Missouri voters reject anti-union law through referendum
On Tuesday night, Missouri voters delivered a strong rebuke of anti-union policies, rejecting a right-to-work law that would have weakened unions in the state.
With 98 percent of precincts reporting, 67 percent of voters voted against the measure, Proposition A. The law would have allowed workers to reap the benefits of a union contract while opting out of paying union dues. With less reasons to feel compelled to join a union, many workers will decide not to. Twenty-seven states currently have such laws.
This is the first time since the U.S. Supreme Court’s anti-union ruling in Janus v. AFSCME that voters have had a chance to express their views on what powers labor unions should be able to exercise.
Despite these developments, Missouri voters supported unions’ power to collect money in order to bolster collective bargaining and other union services. In February of last year, Missouri Eric Greitens (R), who has since left office after a sexual assault investigation, signed the right-to-work bill, but before it became law, petitioners gathered 250,000 signatures to allow voters to consider it as a referendum.
In response to the victory, Richard Trumka, president of the A.F.L.-C.I.O., said in a statement to The New York Times, “It shows how out of touch those institutions are.
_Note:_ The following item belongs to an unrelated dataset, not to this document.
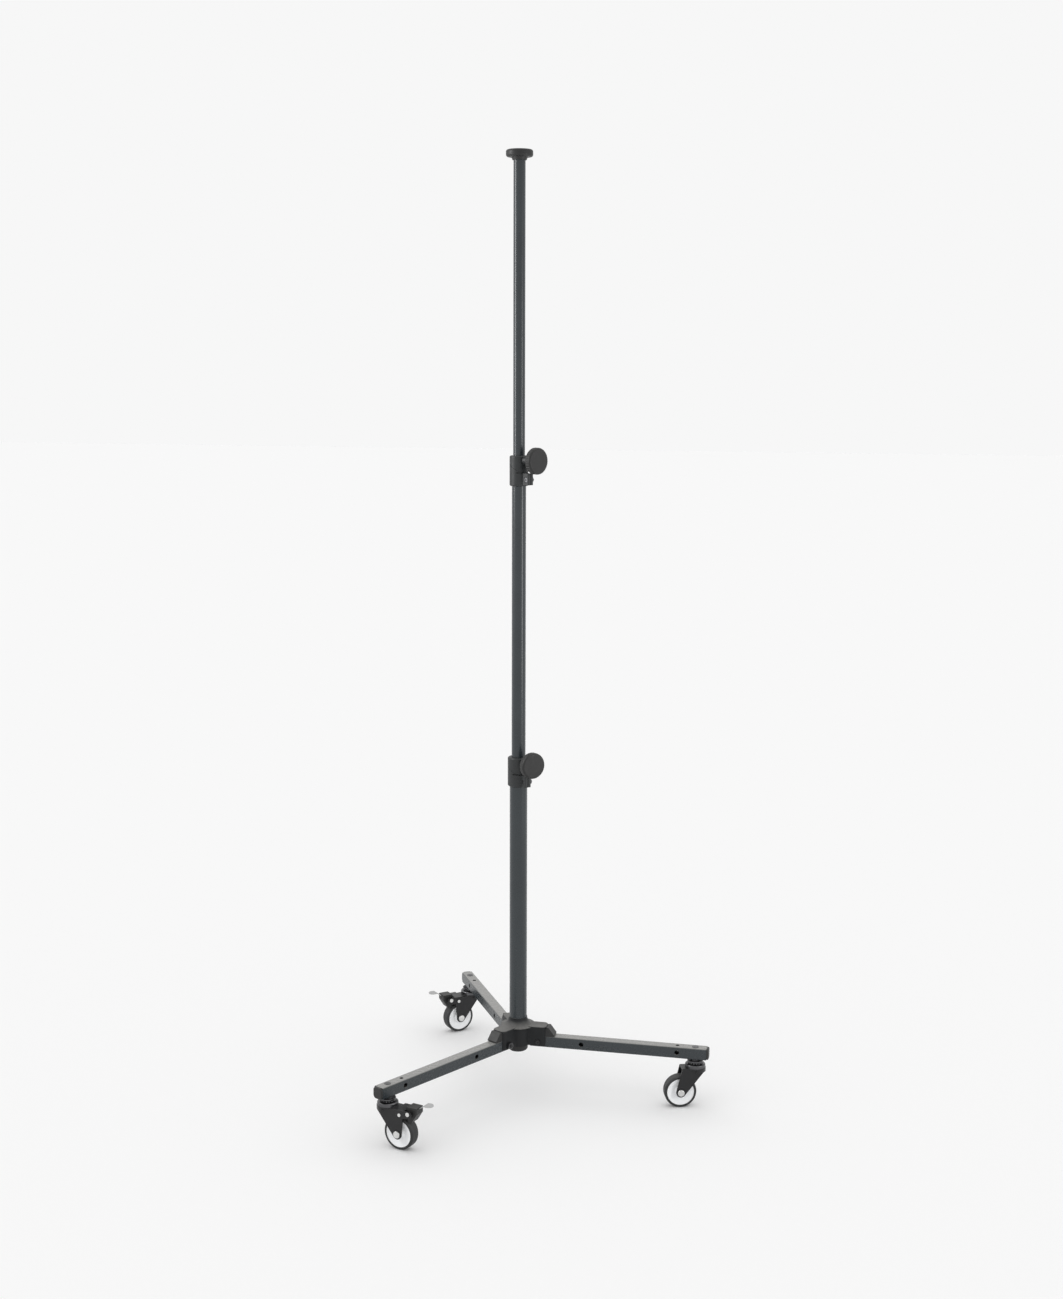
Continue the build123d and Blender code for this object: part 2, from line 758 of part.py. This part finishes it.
def collar(outside_d, outer_tube_d, inner_tube_d):
    """A clamp collar: it sits on the outer tube and guides the inner one."""
    outside = outside_d / 2
    lug_x = outside + lug_reach
    boss_x = outside + collar_boss_length
    tilted = Plane(
        origin=(0, 0, seam_centre_z),
        z_dir=(math.sin(math.radians(seam_tilt)), 0, math.cos(math.radians(seam_tilt))),
    )
    with BuildPart() as seam:
        with BuildSketch(tilted.offset(-seam_width / 2)):
            Circle(2 * outside_d)
        extrude(amount=seam_width)
        Cylinder(outside - seam_depth, 4 * collar_height, mode=Mode.SUBTRACT)
        Cylinder(outside + seam_depth, 4 * collar_height, mode=Mode.INTERSECT)
    with BuildPart() as body:
        Cylinder(outside, collar_height, align=UPRIGHT)
        fillet(body.edges().filter_by(GeomType.CIRCLE), collar_edge)
        add(seam.part, mode=Mode.SUBTRACT)
        with Locations((0, 0, lug_bottom_z)):
            Box(
                lug_x,
                lug_width,
                collar_slot_z - lug_bottom_z,
                align=(Align.MIN, Align.CENTER, Align.MIN),
            )
        fillet(body.edges().filter_by(Axis.Z).group_by(Axis.X)[-1], lug_edge)
        with BuildSketch(cross_plane(outside / 2, collar_knob_z)):
            Circle(collar_boss_d / 2)
        extrude(amount=boss_x - outside / 2)
        with Locations((collar_slot_x, 0, collar_slot_z)):
            Box(
                lug_x,
                2 * outside_d,
                collar_slot_height,
                align=(Align.MIN, Align.CENTER, Align.MIN),
                mode=Mode.SUBTRACT,
            )
        with Locations((0, 0, -cut_start)):
            Box(
                2 * lug_x,
                lug_slit,
                collar_slot_z + cut_start,
                align=(Align.MIN, Align.CENTER, Align.MIN),
                mode=Mode.SUBTRACT,
            )
        Cylinder(outer_tube_d / 2 + seated, collar_seat, align=UPRIGHT, mode=Mode.SUBTRACT)
        Cylinder(inner_tube_d / 2 + running, collar_height, align=UPRIGHT, mode=Mode.SUBTRACT)
        with BuildSketch(cross_plane(0, collar_knob_z)):
            Circle(knob_screw_d / 2 + running)
        extrude(amount=2 * boss_x, mode=Mode.SUBTRACT)
        bolt_x = outside + lug_bolt_offset
        with Locations(Location((bolt_x, 0, lug_bolt_z), (90, 0, 0))):
            Cylinder(lug_bolt_d / 2 + seated, 2 * lug_width, mode=Mode.SUBTRACT)
        with BuildSketch(side_plane(lug_bolt_head_depth - lug_width / 2)):
            with Locations((bolt_x, lug_bolt_z)):
                Circle(lug_bolt_head_d / 2 + seated)
        extrude(amount=lug_width, mode=Mode.SUBTRACT)
    return body.part


def collar_bolt(outside_d):
    """The pinch bolt across a collar's lug, with its hexagon nut on the far side."""
    bolt_x = outside_d / 2 + lug_bolt_offset
    far = lug_width / 2
    head_inner_y = lug_bolt_head_depth - far
    head_outer_y = head_inner_y - lug_bolt_head_depth + thread_end
    with BuildPart() as bolt:
        with BuildSketch(side_plane(far + lug_nut_height + thread_end)):
            with Locations((bolt_x, lug_bolt_z)):
                Circle(lug_bolt_d / 2)
        extrude(amount=far + lug_nut_height + thread_end - head_inner_y)
        with BuildSketch(side_plane(head_inner_y)):
            with Locations((bolt_x, lug_bolt_z)):
                Circle(lug_bolt_head_d / 2)
        extrude(amount=head_inner_y - head_outer_y)
        with BuildSketch(side_plane(head_outer_y)):
            with Locations((bolt_x, lug_bolt_z)):
                RegularPolygon(lug_bolt_d / 3, 6)
        extrude(amount=-thread_end, mode=Mode.SUBTRACT)
    with BuildPart() as nut:
        with BuildSketch(side_plane(far + lug_nut_height)):
            with Locations((bolt_x, lug_bolt_z)):
                RegularPolygon(lug_bolt_head_d / 2, 6, major_radius=False)
                Circle(lug_bolt_d / 2 + seated, mode=Mode.SUBTRACT)
        extrude(amount=lug_nut_height)
    return Compound([bolt.part, nut.part])


def knob(outside_d):
    """The round clamp knob, with a fluted rim."""
    back_x = outside_d / 2 + collar_boss_length + knob_gap
    with BuildPart() as grip:
        with BuildSketch(cross_plane(back_x, collar_knob_z)):
            Circle(knob_d / 2)
        extrude(amount=knob_thickness)
        fillet(grip.edges().group_by(Axis.X)[-1], knob_edge)
        fillet(grip.edges().group_by(Axis.X)[0], knob_edge / 2)
        with BuildSketch(cross_plane(back_x, collar_knob_z)):
            with PolarLocations(knob_d / 2 + knob_flute_d / 4, knob_flutes):
                Circle(knob_flute_d / 2)
        extrude(amount=knob_thickness - knob_edge, mode=Mode.SUBTRACT)
        with BuildSketch(cross_plane(back_x, collar_knob_z)):
            Circle(knob_screw_d / 2)
        extrude(amount=knob_screw_engaged, mode=Mode.SUBTRACT)
    return grip.part


def knob_screw(outside_d, inner_tube_d):
    """The clamp screw moulded into the knob."""
    tip_x = inner_tube_d / 2 + stop_gap + knob_pad_thickness + seated
    end_x = outside_d / 2 + collar_boss_length + knob_gap + knob_screw_engaged
    with BuildPart() as screw:
        with BuildSketch(cross_plane(tip_x, collar_knob_z)):
            Circle(knob_screw_d / 2)
        extrude(amount=end_x - tip_x)
        chamfer(screw.edges().group_by(Axis.X)[0], 2 * seated)
    return screw.part


def clamp_pad(inner_tube_d):
    """The polymer pad between the screw's tip and the inner tube."""
    with BuildPart() as pad:
        with BuildSketch(cross_plane(inner_tube_d / 2 + stop_gap, collar_knob_z)):
            Circle(knob_screw_d / 2)
        extrude(amount=knob_pad_thickness)
    return pad.part


def top_cap():
    """The mushroom cap on the column: a disc, a neck and a plug inside the tube."""
    tube_r = top_tube_d / 2
    disc_z = cap_top_z - cap_thickness
    with BuildPart() as cap:
        with Locations((0, 0, disc_z)):
            Cylinder(cap_d / 2, cap_thickness, align=UPRIGHT)
        fillet(cap.edges().filter_by(GeomType.CIRCLE), cap_edge)
        with Locations((0, 0, disc_z)):
            Cone(
                tube_r + cap_neck_wall / 2,
                tube_r + cap_neck_wall,
                cap_neck_height,
                align=HANGING,
            )
        with Locations((0, 0, tube_top_z)):
            Cylinder(
                tube_r + seated,
                cap_thickness + cap_neck_height,
                align=HANGING,
                mode=Mode.SUBTRACT,
            )
            Cylinder(tube_r - tube_wall - seated, cap_plug_depth, align=HANGING)
        with Locations((0, 0, cap_top_z)):
            Cylinder(insert_d / 2, insert_length, align=HANGING, mode=Mode.SUBTRACT)
    return cap.part


def top_insert():
    """The brass insert in the cap, tapped for the fitting that the stand carries."""
    with BuildPart() as insert:
        with Locations((0, 0, cap_top_z)):
            Cylinder(insert_d / 2, insert_length, align=HANGING)
            Cylinder(insert_tap_d / 2, insert_length, align=HANGING, mode=Mode.SUBTRACT)
    return insert.part


def save_base():
    """The hub, its hardware and the lower tube."""
    save(hub_casting(), "hub_casting")
    save(hub_bottom_cap(), "hub_bottom_cap")
    save(column_plug(), "column_plug")
    save(column_bolt(), "column_bolt")
    save(leg_stop_blocks(), "leg_stop_blocks")
    save(leg_pivot_bolts(), "leg_pivot_bolts")
    save(leg_pivot_nuts(), "leg_pivot_nuts")


def save_column():
    """The three tubes, their foot sleeves and the cap."""
    save(tube(lower_tube_d, tube_wall, socket_floor_z, lower_tube_length), "tube_lower")
    save(tube(middle_tube_d, tube_wall, middle_foot_z, middle_tube_length), "tube_middle")
    save(tube(top_tube_d, tube_wall, top_foot_z, top_tube_length), "tube_top")
    middle_sleeve = middle_overlap - stop_gap
    top_sleeve = top_overlap - stop_gap
    save(
        foot_sleeve(middle_tube_d, lower_tube_d, middle_foot_z, middle_sleeve),
        "middle_foot_sleeve",
    )
    save(foot_sleeve(top_tube_d, middle_tube_d, top_foot_z, top_sleeve), "top_foot_sleeve")
    save(top_cap(), "top_cap")
    save(top_insert(), "top_insert")


def save_collar(level, height, azimuth, outside_d, outer_tube_d, inner_tube_d):
    """One collar with its bolt, knob, screw and pad, placed on the column."""
    place = Location((0, 0, height), (0, 0, azimuth))
    save(collar(outside_d, outer_tube_d, inner_tube_d).moved(place), f"collar_{level}")
    save(collar_bolt(outside_d).moved(place), f"collar_bolt_{level}")
    save(knob(outside_d).moved(place), f"knob_{level}")
    save(knob_screw(outside_d, inner_tube_d).moved(place), f"knob_screw_{level}")
    save(clamp_pad(inner_tube_d).moved(place), f"clamp_pad_{level}")


def save_leg(name, azimuth):
    """One leg with its end cap, caster stem and nut."""
    turned = Location((0, 0, 0), (0, 0, azimuth))
    save(leg_tube().moved(turned), f"leg_tube_{name}")
    save(leg_end_cap().moved(turned), f"leg_end_cap_{name}")
    save(caster_stem().moved(turned), f"caster_stem_{name}")
    save(stem_nut().moved(turned), f"stem_nut_{name}")


def save_caster(name, azimuth, trail_azimuth, braked):
    """One caster under the end of its leg, with a foot brake where it has one."""
    x = leg_reach * math.cos(math.radians(azimuth))
    y = leg_reach * math.sin(math.radians(azimuth))
    place = Location((x, y, 0), (0, 0, trail_azimuth))
    save(swivel_race().moved(place), f"swivel_race_{name}")
    save(axle().moved(place), f"axle_{name}")
    save(wheel_core().moved(place), f"wheel_core_{name}")
    save(wheel_tread().moved(place), f"wheel_tread_{name}")
    if braked:
        save(fork_with_rivet_holes().moved(place), f"fork_{name}")
        save(brake_bracket().moved(place), f"brake_bracket_{name}")
        save(brake_rivets().moved(place), f"brake_rivets_{name}")
        save(brake_pedal().moved(place), f"brake_pedal_{name}")
        save(brake_cam().moved(place), f"brake_cam_{name}")
    else:
        save(fork(fork_rear_x).moved(place), f"fork_{name}")


os.makedirs("parts", exist_ok=True)
save_base()
save_column()
save_collar(
    "lower", lower_collar_z, lower_knob_azimuth, lower_collar_d, lower_tube_d, middle_tube_d
)
save_collar(
    "upper", upper_collar_z, upper_knob_azimuth, upper_collar_d, middle_tube_d, top_tube_d
)
for leg_name, (leg_azimuth, caster_azimuth, has_brake) in legs.items():
    save_leg(leg_name, leg_azimuth)
    save_caster(leg_name, leg_azimuth, caster_azimuth, has_brake)
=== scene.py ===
import json
import math

import bpy
from mathutils import Matrix, Vector

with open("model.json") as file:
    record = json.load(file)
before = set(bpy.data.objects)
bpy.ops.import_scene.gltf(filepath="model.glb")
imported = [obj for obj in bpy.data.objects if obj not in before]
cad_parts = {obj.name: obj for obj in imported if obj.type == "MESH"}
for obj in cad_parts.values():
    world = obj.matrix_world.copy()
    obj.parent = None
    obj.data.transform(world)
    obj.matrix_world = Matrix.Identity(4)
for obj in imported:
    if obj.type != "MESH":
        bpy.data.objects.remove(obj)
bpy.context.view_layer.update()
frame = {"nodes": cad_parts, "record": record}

# Camera and set
CAMERA_AZIMUTH = math.radians(-77.2)
CAMERA_DISTANCE = 3.81
CAMERA_HEIGHT = 1.591
CAMERA_PITCH = math.radians(8.98)
CAMERA_YAW = math.radians(0.41)
CAMERA_ROLL = math.radians(0.16)
CAMERA_LENS = 49.99
SENSOR = 36.0
FLOOR_SIZE = 60.0
FLOOR_COLOUR = (0.97, 0.97, 0.97, 1.0)
FLOOR_ROUGHNESS = 0.9
FAR_LIGHT = 0.93
NEAR_LIGHT = 0.80
TOP_LIGHT = 0.20
NEAR_EDGE = -0.6  # towards the camera, as a cosine
FAR_EDGE = 0.5
TOP_FROM = 0.5  # upward part of a direction where the top light begins
TOP_FULL = 0.9
# Strip lights: azimuth in degrees, reach, height, width, length, watts
STRIPE = (-18.0, 2.4, 1.1, 0.22, 1.3, 13.0)
WINDOW = (-158.0, 2.2, 2.0, 0.5, 1.5, 28.0)

# Finishes: linear colours
CHARCOAL = (0.024, 0.030, 0.034)
CAST_BLACK = (0.004, 0.005, 0.006)
FORK_BLACK = (0.009, 0.009, 0.010)
COLLAR_BLACK = (0.013, 0.015, 0.016)
MOULDED_BLACK = (0.009, 0.009, 0.009)
TREAD_GREY = (0.022, 0.023, 0.024)
CORE_WHITE = (0.90, 0.91, 0.92)
NATURAL = (0.62, 0.60, 0.54)
ZINC = (0.70, 0.70, 0.69)
PEDAL_STEEL = (0.46, 0.46, 0.46)
TURNED = (0.50, 0.49, 0.47)
DARK_STEEL = (0.12, 0.12, 0.125)
BRASS = (0.72, 0.53, 0.26)
BARE_METAL = (0.36, 0.36, 0.36)
# Pale colour blended onto upward faces: partly dust, partly a painted sheen that lights the
# tops.
TOP_DUST_AND_SHEEN = (0.42, 0.41, 0.39)
GRIT_RATIO = 9.0  # speckle's frequency over the mottle's


def node(tree, kind, **values):
    """A shader node with its named inputs and attributes set."""
    made = tree.nodes.new(kind)
    for key, value in values.items():
        if hasattr(made, key):
            setattr(made, key, value)
        else:
            made.inputs[key.replace("_", " ")].default_value = value
    return made


def noise(tree, place, scale, detail, stretch=(1.0, 1.0, 1.0)):
    """A noise texture's factor over the object, in cycles per metre."""
    mapping = node(tree, "ShaderNodeMapping", Scale=stretch)
    texture = node(tree, "ShaderNodeTexNoise", Scale=scale, Detail=detail)
    tree.links.new(place.outputs["Object"], mapping.inputs["Vector"])
    tree.links.new(mapping.outputs["Vector"], texture.inputs["Vector"])
    return texture.outputs["Fac"]


def spread(tree, factor, low, high, to_low, to_high):
    """A factor mapped from one range to another and held inside it."""
    ranged = node(tree, "ShaderNodeMapRange")
    for name, value in zip(
        ("From Min", "From Max", "To Min", "To Max"), (low, high, to_low, to_high)
    ):
        ranged.inputs[name].default_value = value
    tree.links.new(factor, ranged.inputs["Value"])
    return ranged.outputs["Result"]


def blended(tree, factor, first, second):
    """Two colours mixed by a factor; each is a colour or a socket."""
    mix = node(tree, "ShaderNodeMix", data_type="RGBA")
    tree.links.new(factor, mix.inputs["Factor"])
    for value, name in ((first, "A"), (second, "B")):
        socket = next(s for s in mix.inputs if s.name == name and s.type == "RGBA")
        if isinstance(value, tuple):
            socket.default_value = (*value, 1.0)
        else:
            tree.links.new(value, socket)
    return next(s for s in mix.outputs if s.type == "RGBA")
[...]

How out of touch the Republican legislature in Missouri is, how out of touch the Supreme Court is.”
According to the St. Louis Post-Dispatch, voters in both rural and urban areas strongly opposed the law. A deeply conservative county, St. Charles, saw 72 percent of voters cast their ballots in opposition to the law. Sixty percent of voters in the state also rejected a right-to-work measure when it was on the ballot in 1978.
United Auto Workers union member Michelle Whitley told the Post-Dispatch, “I’ve seen the facts of states that have laws like right to work. It’s just not a good thing for our state.”
Workers in states with right-to-work laws don’t fare as well as counterparts in states without these laws, research shows. The laws are associated with lower wages and minimal benefits for both workers in and outside of unions. The average worker in a right-to-work state makes 3.2 percent less in their hourly wages compared to an average worker in a state without this type of law.
According to the Economic Policy Institute, there isn’t substantial evidence to suggest any causal pattern of economic indicators improving or declining in states with right-to-work laws. Although a 2007 study found that these laws can increase the number of businesses in a state, the study stated that the findings do not mean non-unionized workers will benefit in any real way with higher wages, employment, or per-capita personal income.
A recent Gallup poll showed U.S. approval of labor unions is at 61 percent, up five percentage points from last year and 13 points above the all-time low in 2009. There was an increase in union membership last year, despite the long-term trend of union membership decline, and there are signs that millennials are energizing the labor movement.